Last week, Washington Post fact checker Glenn Kessler praised a Tax Foundation post about a misleading Wall Street Journal editorial graphic:
Excellent Tax Foundation take down of misleading WSJ editorial chart. Bravo fact checking!
Given my many previous critiques of bogus WSJ graphics, I was shocked to discover that a conservative group best known for its misleading "Tax Freedom Day" events had aggressively debunked the Journal's pro-tax cut agitprop:
The Wall Street Journal wrote an editorial last month making the point that there's no way to close our budget deficit by taxing only the rich. It's a point the Tax Foundation agrees strongly with...
However, the editorial also includes a chart, which has been making the rounds on various blogs recently:
Regardless of the broader merits of the editorial, this chart is a textbook example of how to lie with statistics. It's unfortunate that the Wall Street Journal chose to undermine the rest of its editorial by including such a breathtakingly misleading image.
It purports to show visually that the majority of taxable income in this country is made by those in the middle class—after all, the highest bar is for people making $100-$200K, which is in the middle of the graph! However, the heights of the bars depend as much on the width of your "bins" as on the actual statistic the bars measure. Look more closely: the bar immediately previous to this one is for the income range of $75K to $100K—an income range only one-quarter the size. Of course you're going to get a higher bar when you quadruple the income range it measures. The point here is that you can finagle the ranges for the bars any way you want, and get vastly different charts.
To demonstrate this, I've created two very similar charts using the 2006 IRS Public Use File (the most recent data available.) It's easy to reproduce a very similar chart using the same binning as the Wall Street Journal's:...
...Now, I can produce a chart similar to the Wall Street Journal's, but one that uses the income levels corresponding to the percentiles above:
Looks a little bit different, doesn't it?
My point here is not to criticize the editorial itself, because it's true that taxing only the rich isn't a viable path towards deficit reduction. At the same time, we shouldn't resort to misleading charts that pretend to show that those with high incomes don't make the majority of the money in this country— they do.

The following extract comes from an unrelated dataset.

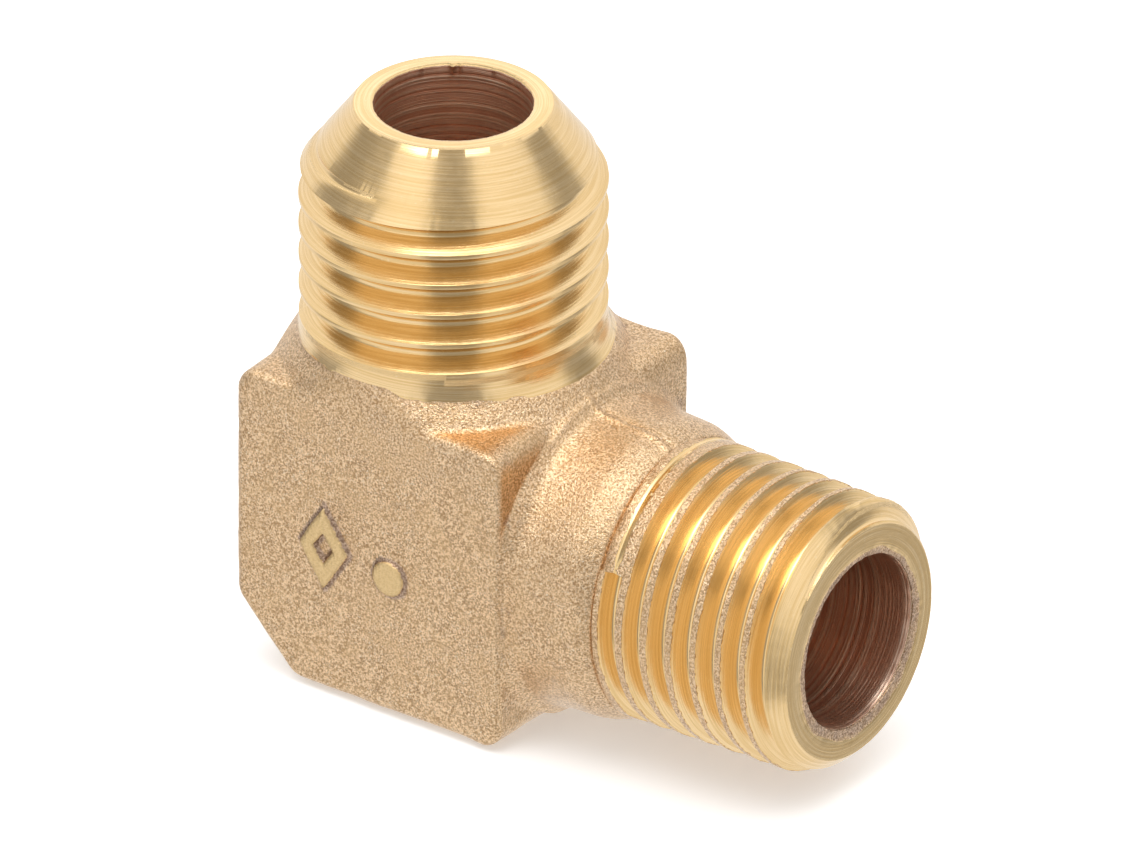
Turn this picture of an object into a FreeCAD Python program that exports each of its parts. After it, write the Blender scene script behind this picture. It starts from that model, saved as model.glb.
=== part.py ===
import FreeCAD, Part
import math
import os

V = FreeCAD.Vector

# ---------------------------------------------------------------------------
# Brass 90 degree flare fitting: a forged elbow block, a 37 degree flare nose
# with an M14 x 1.5 nut thread pointing up (+Z) and an R 1/4 taper pipe thread
# pointing forward (+X).  Units are millimetres.  The origin is the point where
# the two bore centrelines cross.
# ---------------------------------------------------------------------------

# forged block, measured on its two side faces (the wrench flats)
FLATS = 14.4            # across the two side faces, along Y
BLOCK_FRONT = 7.77      # +X face
BLOCK_BACK = 6.90       # -X face
BLOCK_TOP = 7.59        # +Z face
BLOCK_BOTTOM = 7.28     # -Z face
DRAFT = 0.027           # forging draft, per mm away from the side face
CORNER_R = 1.1          # round on the four corners seen from the side
EDGE_R = 0.45           # round on the edges of the side faces
HEEL_X = 3.1            # heel chamfer, along X
HEEL_Z = 3.4            # heel chamfer, along Z
HEEL_R = 1.6            # round at both ends of the heel chamfer

# forged boss under the flare end
BOSS_R = 7.90
BOSS_Z = 7.66
BOSS_TOP_R = 6.98
BOSS_TOP_Z = 8.86

# flare end
FLARE_MAJOR = 13.86     # M14 x 1.5, middle of the 6g tolerance
FLARE_ROOT = 12.06
FLARE_PITCH = 1.5
FLARE_BORE = 7.17
NOSE_D = 8.96           # outer edge of the nose
NOSE_Z = 20.07          # height of the outer edge of the nose
NOSE_RISE = 0.03        # the end face rises this much to the bore edge
SEAT_HALF_ANGLE = 37.0
FLARE_CREST_Z = 12.945  # a crest height ...
FLARE_CREST_AZ = 306.0  # ... at this angle about +Z
FLARE_RUNOUT_AZ = 120.0 # angle about +Z at which the groove ends
FLARE_RUNOUT_Z = 9.92   # groove centre height there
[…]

At this point, you're probably wondering why this post doesn't contain any links to the Tax Foundation website. The reason is that this sort of intra-movement criticism has a short shelf life -- so short that the post had already vanished by this morning. Scott Hodge, the president of the Tax Foundation, confirmed that the post had been removed: "we withdrew the post for editorial and content reasons." He did not elaborate further.
Update 5/16 4:51 PM: More from Hodge via email:
Like all organizations we have an editorial process. The piece was posted before I could edit it. I thought it needed revision and editing. We never got around to posting a satisfactory version. It's a moot point now.